1. Ziehmaschinenzugeinheit zum Transport eines metallischen Zugrohlings, die mit einem Ziehwerkzeug (14) zusammenwirkt und zumindest zwei Triebketten (12) mit Zuggliedern aufweist, welche auf derselben Ebene liegen und welche aus einer Mehrzahl von Gliedern (16) bestehen, die Triebketten (12) mit den Ziehgliedern mit lasttragenden Rollen und mit einer starren Führung (19) zusammenwirken, die Ziehwirkung durch eine Vorwärtsbewegung der Triebketten (12) mit den Ziehgliedern sowie durch den gegenseitigen Kontakt erreicht wird, der zwischen den Triebketten (12) mit den Ziehgliedern in ihren gegenüberliegenden Zugabschnitten (15) stattfindet, und die Einheit dadurch gekennzeichnet ist, dass die lasttragenden Rollen einer gelenkigen Kette (26), bestehend aus Mitlaufrollen (17), zugeordnet sind und dass diese in einer Schleife angeordnete Mitlaufrollen (17) sind, wobei die aus Mitlaufrollen (17) bestehende gelenkige Kette (26) durch Gleiten bewegt werden kann und zwischen der inneren Oberfläche der Glieder (16) und der starren Führung (19) angeordnet ist, und die Einheit auch dadurch gekennzeichnet ist, dass der Gliedkörper (24) in sich und auf seiner Mittellinie eine Gleitfläche (18) mit einer Breite aufweist, die im Wesentlichen der Länge einer Mitlaufrolle (17) gleich ist, wobei jede Gleitoberfläche (18) zusammen mit den Gleitoberflächen der benachbarten Glieder eine einzige Gleitoberfläche bilden, die der Gleitoberfläche der starren Führung (19) gegenüberliegt, und weiter dadurch gekennzeichnet ist, dass das Glied (16) an den äußeren Seiten seitliche Mitlaufrollen (20) besitzt, wobei ein Gliedkörper (24) mit einem Verbindungs- und Positionierzapfen (25) zusammenwirkt, der in einer mittleren Lage vorgesehen ist.
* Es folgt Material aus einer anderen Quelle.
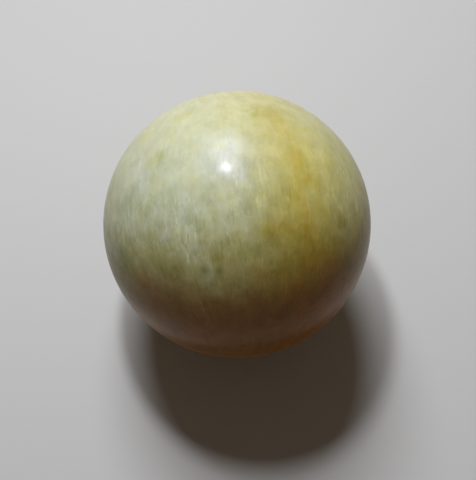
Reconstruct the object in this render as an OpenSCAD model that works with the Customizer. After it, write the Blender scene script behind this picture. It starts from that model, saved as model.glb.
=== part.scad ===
/* [Ball] */
// Diameter of the finished ball
ball_d = 80; // [60:1:100]

/* [Hidden] */
// Smoothness of the drawn mesh, in facets round the ball
$fn = 144;

// One solid piece of pale wood, turned and polished to a true sphere.
// It has no flat, bore or centre mark. The origin is at its centre, which is
// also the centre of any cup, ring or socket that holds it.
module ball() {
    color("#cdc596")
        sphere(d = ball_d);
}

ball();
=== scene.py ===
import math
from typing import NamedTuple

import bpy
import numpy as np
from mathutils import Euler, Matrix, Vector, noise


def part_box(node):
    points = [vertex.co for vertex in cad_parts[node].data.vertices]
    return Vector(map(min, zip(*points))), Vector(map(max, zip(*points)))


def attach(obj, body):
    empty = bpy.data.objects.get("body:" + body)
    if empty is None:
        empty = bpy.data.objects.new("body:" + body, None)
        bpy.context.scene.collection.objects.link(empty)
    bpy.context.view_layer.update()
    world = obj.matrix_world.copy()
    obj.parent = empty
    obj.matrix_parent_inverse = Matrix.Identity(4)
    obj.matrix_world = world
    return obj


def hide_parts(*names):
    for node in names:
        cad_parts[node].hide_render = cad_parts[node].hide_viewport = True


# A wooden ball, turned and polished by hand: its mesh and its wood, with the camera, floor and light.

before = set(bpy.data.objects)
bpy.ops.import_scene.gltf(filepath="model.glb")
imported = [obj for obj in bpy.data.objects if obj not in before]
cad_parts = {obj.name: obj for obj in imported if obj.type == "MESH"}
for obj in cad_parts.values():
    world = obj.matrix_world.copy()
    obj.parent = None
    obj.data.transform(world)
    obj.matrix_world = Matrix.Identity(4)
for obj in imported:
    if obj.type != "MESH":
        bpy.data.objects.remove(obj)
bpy.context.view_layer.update()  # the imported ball, as a fixed frame
ball_low, ball_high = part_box("ball")
CENTRE = (ball_low + ball_high) / 2
RADIUS = (ball_high - ball_low).z / 2
MM = 0.001
RADIUS_MM = RADIUS / MM

# The picture's size in pixels, and the middle and radius of the circle that the ball shows there.
PICTURE_W, PICTURE_H = 476, 480
BALL_PX, BALL_PY, BALL_PR = 237.0, 224.6, 134.0
CAMERA_ELEVATION = math.radians(67.5)
CAMERA_DISTANCE = 7.5 * RADIUS
NEAR_CLIP, FAR_CLIP = RADIUS / 100, RADIUS * 200
SENSOR = 36.0  # millimetres across the picture's long side


# ---------------------------------------------------------------- camera
def camera_axes():
    """The camera's right, up and back axes in the row frame."""
    s, c = math.sin(CAMERA_ELEVATION), math.cos(CAMERA_ELEVATION)
    return Vector((1, 0, 0)), Vector((0, s, c)), Vector((0, -c, s))


def focal_px():
    """The focal length in pixels that draws the ball at its radius."""
    return BALL_PR / math.tan(math.asin(RADIUS / CAMERA_DISTANCE))


def ray(px, py):
    """The direction in the row frame that a pixel looks along."""
    right, up, back = camera_axes()
    f = focal_px()
    return (right * ((px - PICTURE_W / 2) / f) - up * ((py - PICTURE_H / 2) / f) - back).normalized()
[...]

7. Ziehmaschinenzugeinheit nach einem der vorgehenden Ansprüche, bei welcher die seitlichen starren Führungen mit den seitlichen Mitlaufrollen (20) zusammenwirken und eine Breite besitzen, die im Wesentlichen gleich der Länge der seitlichen Mitlaufrollen (20) ist.

[3] Das LG hat die auf Unterlassung, Auskunft, Rechnungslegung, Herausgabe patentverletzender Erzeugnisse zur Vernichtung und auf Feststellung der Schadensersatzpflicht gerichtete Klage abgewiesen; die Berufung der Klägerin ist erfolglos geblieben. Das Urteil des Berufungsgerichts ist in InstGE 5, 183 ff. veröffentlicht. Mit ihrer vom Berufungsgericht zugelassenen Revision, deren Zurückweisung die Beklagte beantragt, erstrebt die Klägerin die Aufhebung des angefochtenen Urteils und die Zurückverweisung des Rechtsstreits zur neuen Verhandlung und Entscheidung an das Berufungsgericht.

 

Entscheidungsgründe

[4] Die zulässige Revision führt zur Aufhebung des angefochtenen Urteils und zur Zurückverweisung der Sache an das Berufungsgericht.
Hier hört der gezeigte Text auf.